DIRECTIVE —
Extract every line of the material below and reproduce it faithfully.

PROVIDED DATA —
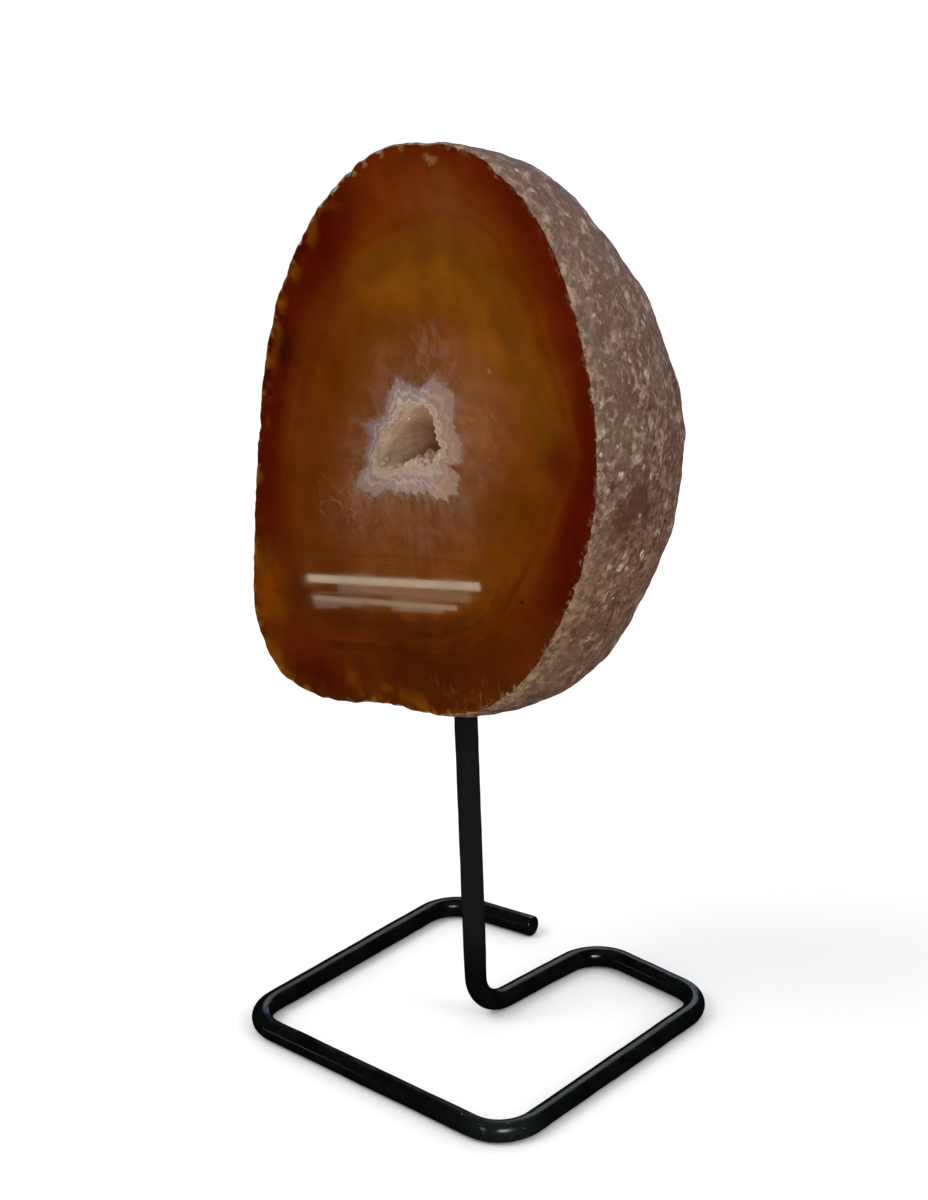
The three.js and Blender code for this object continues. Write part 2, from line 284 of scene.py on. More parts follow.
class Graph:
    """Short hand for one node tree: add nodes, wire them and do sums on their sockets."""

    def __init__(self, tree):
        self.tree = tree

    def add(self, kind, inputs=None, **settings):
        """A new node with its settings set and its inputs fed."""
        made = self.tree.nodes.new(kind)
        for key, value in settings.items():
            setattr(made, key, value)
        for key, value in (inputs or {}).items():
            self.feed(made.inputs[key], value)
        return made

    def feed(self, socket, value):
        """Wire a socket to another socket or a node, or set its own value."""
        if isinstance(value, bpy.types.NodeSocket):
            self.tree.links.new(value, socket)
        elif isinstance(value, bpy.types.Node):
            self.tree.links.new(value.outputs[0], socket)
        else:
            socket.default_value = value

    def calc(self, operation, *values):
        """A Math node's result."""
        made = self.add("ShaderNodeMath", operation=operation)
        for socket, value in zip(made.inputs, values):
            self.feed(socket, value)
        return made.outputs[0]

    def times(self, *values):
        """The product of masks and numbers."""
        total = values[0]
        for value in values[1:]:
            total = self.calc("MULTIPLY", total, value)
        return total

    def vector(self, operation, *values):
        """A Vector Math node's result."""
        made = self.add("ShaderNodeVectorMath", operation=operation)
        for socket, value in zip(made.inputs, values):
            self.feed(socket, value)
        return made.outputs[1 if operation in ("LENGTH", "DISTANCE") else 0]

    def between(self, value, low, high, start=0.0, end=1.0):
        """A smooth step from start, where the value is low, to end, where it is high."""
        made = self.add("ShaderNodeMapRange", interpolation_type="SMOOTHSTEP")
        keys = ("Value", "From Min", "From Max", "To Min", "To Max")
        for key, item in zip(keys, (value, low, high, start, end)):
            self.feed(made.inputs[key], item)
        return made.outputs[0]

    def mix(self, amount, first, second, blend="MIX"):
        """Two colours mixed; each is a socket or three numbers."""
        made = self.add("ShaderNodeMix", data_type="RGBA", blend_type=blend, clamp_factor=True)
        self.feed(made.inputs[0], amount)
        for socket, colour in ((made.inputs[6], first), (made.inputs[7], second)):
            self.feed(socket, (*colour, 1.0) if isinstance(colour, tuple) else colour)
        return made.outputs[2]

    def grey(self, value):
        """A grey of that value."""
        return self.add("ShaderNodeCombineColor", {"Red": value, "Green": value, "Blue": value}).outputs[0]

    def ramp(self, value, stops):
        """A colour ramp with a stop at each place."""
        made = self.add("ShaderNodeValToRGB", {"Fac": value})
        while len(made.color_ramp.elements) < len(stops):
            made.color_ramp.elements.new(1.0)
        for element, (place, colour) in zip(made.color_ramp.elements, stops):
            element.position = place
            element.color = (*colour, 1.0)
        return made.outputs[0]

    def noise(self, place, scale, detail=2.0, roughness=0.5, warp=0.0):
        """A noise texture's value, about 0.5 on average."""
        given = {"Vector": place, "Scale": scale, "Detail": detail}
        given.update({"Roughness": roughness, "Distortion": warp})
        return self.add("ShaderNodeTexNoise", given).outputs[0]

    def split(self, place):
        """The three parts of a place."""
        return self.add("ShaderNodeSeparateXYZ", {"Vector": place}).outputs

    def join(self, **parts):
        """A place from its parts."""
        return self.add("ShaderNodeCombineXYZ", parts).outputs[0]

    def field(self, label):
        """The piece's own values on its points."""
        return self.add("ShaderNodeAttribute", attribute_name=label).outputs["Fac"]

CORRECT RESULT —
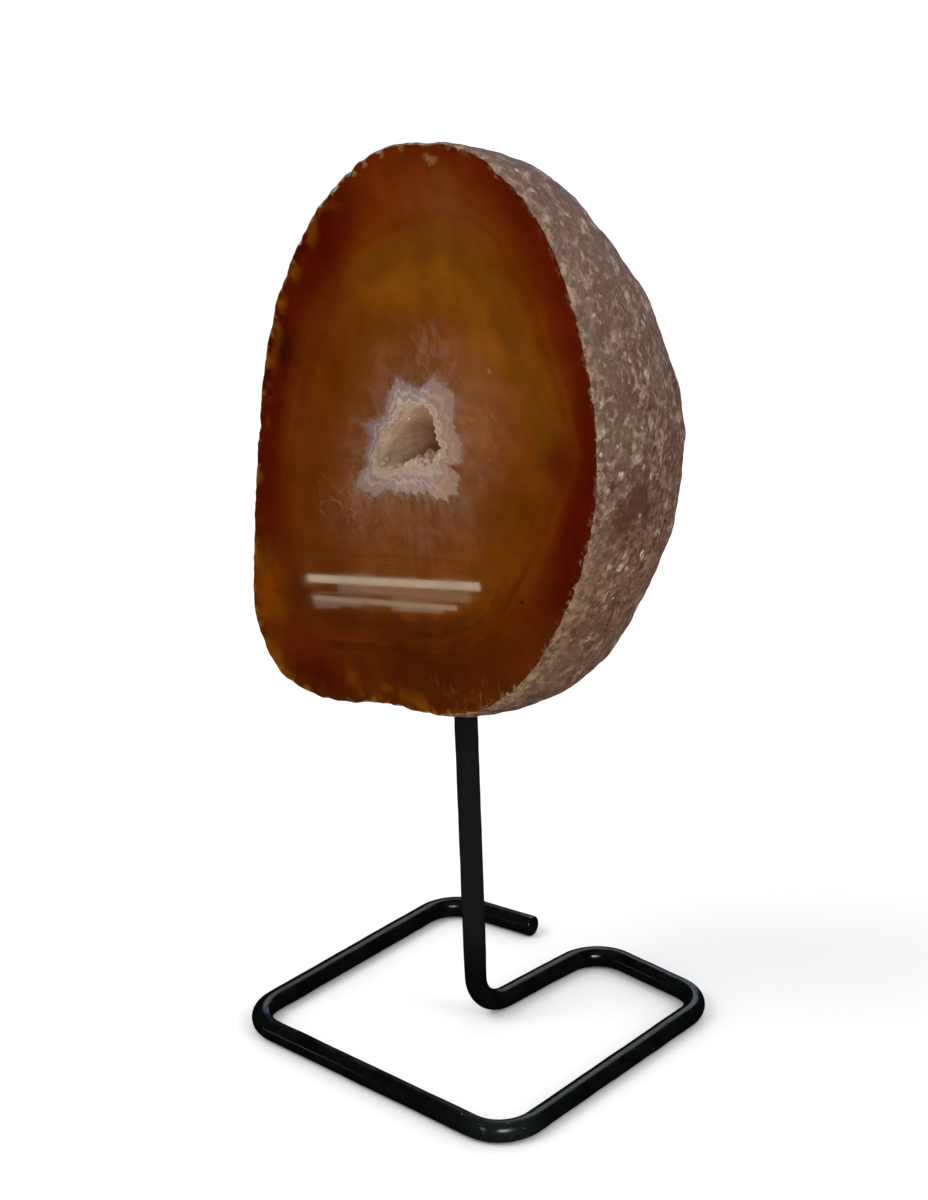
The three.js and Blender code for this object continues. Write part 2, from line 284 of scene.py on. More parts follow.
class Graph:
    """Short hand for one node tree: add nodes, wire them and do sums on their sockets."""

    def __init__(self, tree):
        self.tree = tree

    def add(self, kind, inputs=None, **settings):
        """A new node with its settings set and its inputs fed."""
        made = self.tree.nodes.new(kind)
        for key, value in settings.items():
            setattr(made, key, value)
        for key, value in (inputs or {}).items():
            self.feed(made.inputs[key], value)
        return made

    def feed(self, socket, value):
        """Wire a socket to another socket or a node, or set its own value."""
        if isinstance(value, bpy.types.NodeSocket):
            self.tree.links.new(value, socket)
        elif isinstance(value, bpy.types.Node):
            self.tree.links.new(value.outputs[0], socket)
        else:
            socket.default_value = value

    def calc(self, operation, *values):
        """A Math node's result."""
        made = self.add("ShaderNodeMath", operation=operation)
        for socket, value in zip(made.inputs, values):
            self.feed(socket, value)
        return made.outputs[0]

    def times(self, *values):
        """The product of masks and numbers."""
        total = values[0]
        for value in values[1:]:
            total = self.calc("MULTIPLY", total, value)
        return total

    def vector(self, operation, *values):
        """A Vector Math node's result."""
        made = self.add("ShaderNodeVectorMath", operation=operation)
        for socket, value in zip(made.inputs, values):
            self.feed(socket, value)
        return made.outputs[1 if operation in ("LENGTH", "DISTANCE") else 0]

    def between(self, value, low, high, start=0.0, end=1.0):
        """A smooth step from start, where the value is low, to end, where it is high."""
        made = self.add("ShaderNodeMapRange", interpolation_type="SMOOTHSTEP")
        keys = ("Value", "From Min", "From Max", "To Min", "To Max")
        for key, item in zip(keys, (value, low, high, start, end)):
            self.feed(made.inputs[key], item)
        return made.outputs[0]

    def mix(self, amount, first, second, blend="MIX"):
        """Two colours mixed; each is a socket or three numbers."""
        made = self.add("ShaderNodeMix", data_type="RGBA", blend_type=blend, clamp_factor=True)
        self.feed(made.inputs[0], amount)
        for socket, colour in ((made.inputs[6], first), (made.inputs[7], second)):
            self.feed(socket, (*colour, 1.0) if isinstance(colour, tuple) else colour)
        return made.outputs[2]

    def grey(self, value):
        """A grey of that value."""
        return self.add("ShaderNodeCombineColor", {"Red": value, "Green": value, "Blue": value}).outputs[0]

    def ramp(self, value, stops):
        """A colour ramp with a stop at each place."""
        made = self.add("ShaderNodeValToRGB", {"Fac": value})
        while len(made.color_ramp.elements) < len(stops):
            made.color_ramp.elements.new(1.0)
        for element, (place, colour) in zip(made.color_ramp.elements, stops):
            element.position = place
            element.color = (*colour, 1.0)
        return made.outputs[0]

    def noise(self, place, scale, detail=2.0, roughness=0.5, warp=0.0):
        """A noise texture's value, about 0.5 on average."""
        given = {"Vector": place, "Scale": scale, "Detail": detail}
        given.update({"Roughness": roughness, "Distortion": warp})
        return self.add("ShaderNodeTexNoise", given).outputs[0]

    def split(self, place):
        """The three parts of a place."""
        return self.add("ShaderNodeSeparateXYZ", {"Vector": place}).outputs

    def join(self, **parts):
        """A place from its parts."""
        return self.add("ShaderNodeCombineXYZ", parts).outputs[0]

    def field(self, label):
        """The piece's own values on its points."""
        return self.add("ShaderNodeAttribute", attribute_name=label).outputs["Fac"]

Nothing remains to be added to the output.